▶ _Goal_:
Your task is to output the data exactly as it stands.

▶ _Given information_:
**********
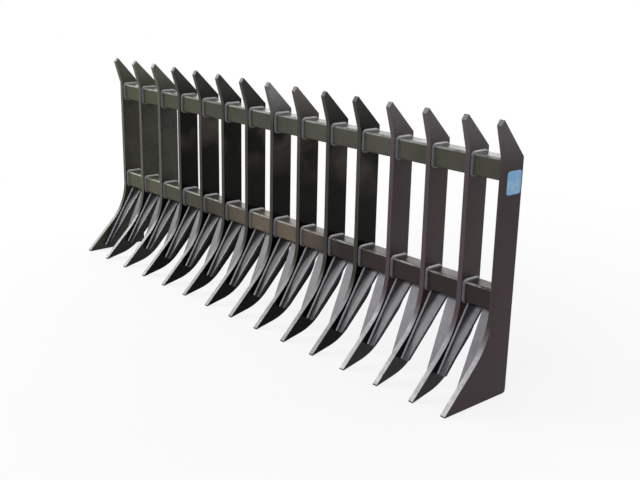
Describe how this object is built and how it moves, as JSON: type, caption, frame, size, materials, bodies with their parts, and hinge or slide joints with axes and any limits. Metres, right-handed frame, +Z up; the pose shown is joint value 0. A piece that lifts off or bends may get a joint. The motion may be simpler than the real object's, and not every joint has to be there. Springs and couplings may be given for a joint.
{
  "type": "root rake",
  "caption": "Root rake head: flat claw tines with raised horns on two square tubes, tied by tapered gussets, with level-footed end plates that it stands on.",
  "frame": {"origin": "centre of the rake's footprint, on the ground that its end plates and tips stand on", "axes": "+X along the tubes towards the end with the narrower bay, +Y from the tips to the back where a machine carries it, +Z up"},
  "size_m": [2.4206, 0.317, 0.971],
  "materials": {
    "black_enamel": "gloss black sprayed enamel over mill-finish plate and tube"
  },
  "bodies": {
    "root": {"end_plate_left": "black_enamel", "end_plate_right": "black_enamel", "lower_tube": "black_enamel", "lower_tube_welds": "black_enamel", "tine_02": "black_enamel", "tine_03": "black_enamel", "tine_04": "black_enamel", "tine_05": "black_enamel", "tine_06": "black_enamel", "tine_07": "black_enamel", "tine_08": "black_enamel", "tine_09": "black_enamel", "tine_10": "black_enamel", "tine_11": "black_enamel", "tine_12": "black_enamel", "tine_13": "black_enamel", "tine_14": "black_enamel", "upper_tube": "black_enamel", "upper_tube_welds": "black_enamel", "wing_01_right": "black_enamel", "wing_02_left": "black_enamel", "wing_02_right": "black_enamel", "wing_03_left": "black_enamel", "wing_03_right": "black_enamel", "wing_04_left": "black_enamel", "wing_04_right": "black_enamel", "wing_05_left": "black_enamel", "wing_05_right": "black_enamel", "wing_06_left": "black_enamel", "wing_06_right": "black_enamel", "wing_07_left": "black_enamel", "wing_07_right": "black_enamel", "wing_08_left": "black_enamel", "wing_08_right": "black_enamel", "wing_09_left": "black_enamel", "wing_09_right": "black_enamel", "wing_10_left": "black_enamel", "wing_10_right": "black_enamel", "wing_11_left": "black_enamel", "wing_11_right": "black_enamel", "wing_12_left": "black_enamel", "wing_12_right": "black_enamel", "wing_13_left": "black_enamel", "wing_13_right": "black_enamel", "wing_14_left": "black_enamel", "wing_14_right": "black_enamel", "wing_15_left": "black_enamel", "wing_welds": "black_enamel"}
  },
  "joints": []
}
**********
▶ _Written solution_:
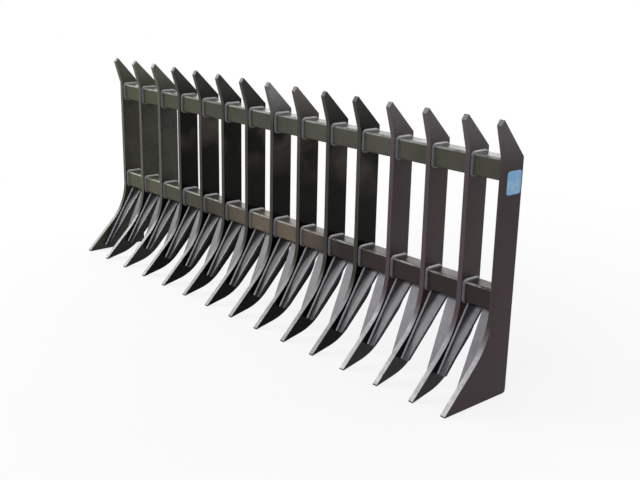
Describe how this object is built and how it moves, as JSON: type, caption, frame, size, materials, bodies with their parts, and hinge or slide joints with axes and any limits. Metres, right-handed frame, +Z up; the pose shown is joint value 0. A piece that lifts off or bends may get a joint. The motion may be simpler than the real object's, and not every joint has to be there. Springs and couplings may be given for a joint.
{
  "type": "root rake",
  "caption": "Root rake head: flat claw tines with raised horns on two square tubes, tied by tapered gussets, with level-footed end plates that it stands on.",
  "frame": {"origin": "centre of the rake's footprint, on the ground that its end plates and tips stand on", "axes": "+X along the tubes towards the end with the narrower bay, +Y from the tips to the back where a machine carries it, +Z up"},
  "size_m": [2.4206, 0.317, 0.971],
  "materials": {
    "black_enamel": "gloss black sprayed enamel over mill-finish plate and tube"
  },
  "bodies": {
    "root": {"end_plate_left": "black_enamel", "end_plate_right": "black_enamel", "lower_tube": "black_enamel", "lower_tube_welds": "black_enamel", "tine_02": "black_enamel", "tine_03": "black_enamel", "tine_04": "black_enamel", "tine_05": "black_enamel", "tine_06": "black_enamel", "tine_07": "black_enamel", "tine_08": "black_enamel", "tine_09": "black_enamel", "tine_10": "black_enamel", "tine_11": "black_enamel", "tine_12": "black_enamel", "tine_13": "black_enamel", "tine_14": "black_enamel", "upper_tube": "black_enamel", "upper_tube_welds": "black_enamel", "wing_01_right": "black_enamel", "wing_02_left": "black_enamel", "wing_02_right": "black_enamel", "wing_03_left": "black_enamel", "wing_03_right": "black_enamel", "wing_04_left": "black_enamel", "wing_04_right": "black_enamel", "wing_05_left": "black_enamel", "wing_05_right": "black_enamel", "wing_06_left": "black_enamel", "wing_06_right": "black_enamel", "wing_07_left": "black_enamel", "wing_07_right": "black_enamel", "wing_08_left": "black_enamel", "wing_08_right": "black_enamel", "wing_09_left": "black_enamel", "wing_09_right": "black_enamel", "wing_10_left": "black_enamel", "wing_10_right": "black_enamel", "wing_11_left": "black_enamel", "wing_11_right": "black_enamel", "wing_12_left": "black_enamel", "wing_12_right": "black_enamel", "wing_13_left": "black_enamel", "wing_13_right": "black_enamel", "wing_14_left": "black_enamel", "wing_14_right": "black_enamel", "wing_15_left": "black_enamel", "wing_welds": "black_enamel"}
  },
  "joints": []
}